In view of the apparent tendency of auto-enrolled participants to stay put , what should a plan sponsor do? Should you:
- target specific communications at these participants,
- set default assumptions to provide higher contribution rates
- set default investment options to be more aggressive, perhaps a balanced or lifestyle fund
- leave it alone – participants are still better off than they would be otherwise
- reconsider automatic enrollment
- some combination of the above
Nearly half (44.6%) were in favor of targeted communications ? not just in terms of who the communications were written for, but also how those participants were communicated with, and how often.

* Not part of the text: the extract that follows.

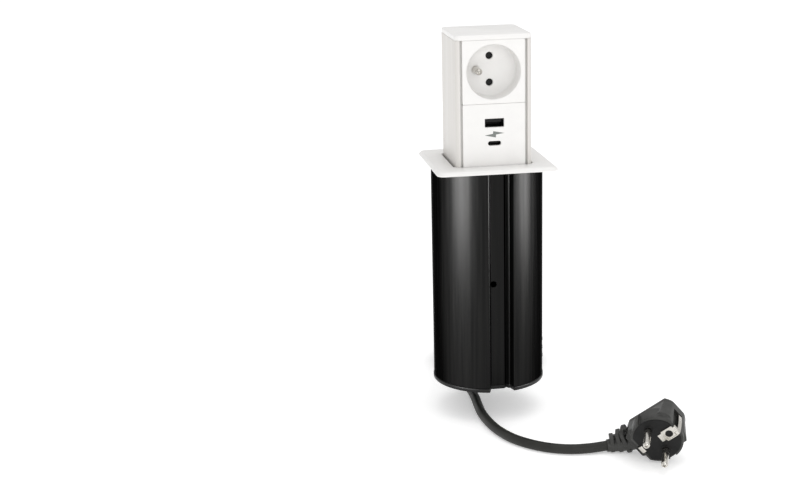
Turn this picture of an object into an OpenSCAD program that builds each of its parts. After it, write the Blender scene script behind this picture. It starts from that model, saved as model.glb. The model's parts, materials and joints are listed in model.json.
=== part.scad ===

Second most popular was the 23.2% that suggested that, regardless of result, the best answer was just to leave “well enough” alone .
Nearly 18% were nonetheless in favor of choosing more aggressive default investment options for these contributions, while 9% opted for some combination (most commonly targeted communications, with a leaning toward leaving things unchanged). Typical of this sentiment was this comment:
“A combination of a and d. I would leave the program as it is because participants are better off than not saving at all, at least they will have some form of savings, while I would target communication at this group to at least consider moving funds into different investments. I think making the default more aggressive could bring on unnecessary liability.”
Roughly 4% were in favor of a higher contribution rate , and less than 2% said that autoenrollment should be rethought .
A frequent suggestion involved gradually increasing the deferral rate over time, giving the employee a bit of time to “adjust” to the financial impact of a higher deferral rate. For example, “Continue automatic enrollment starting out small (i.e. 3%). Each year on a set date (Jan. 15th??) everyone’s contribution percent is increased by 1%. Participants could still go back in and change the percent to more or less but the automatic process would be to increase each year.”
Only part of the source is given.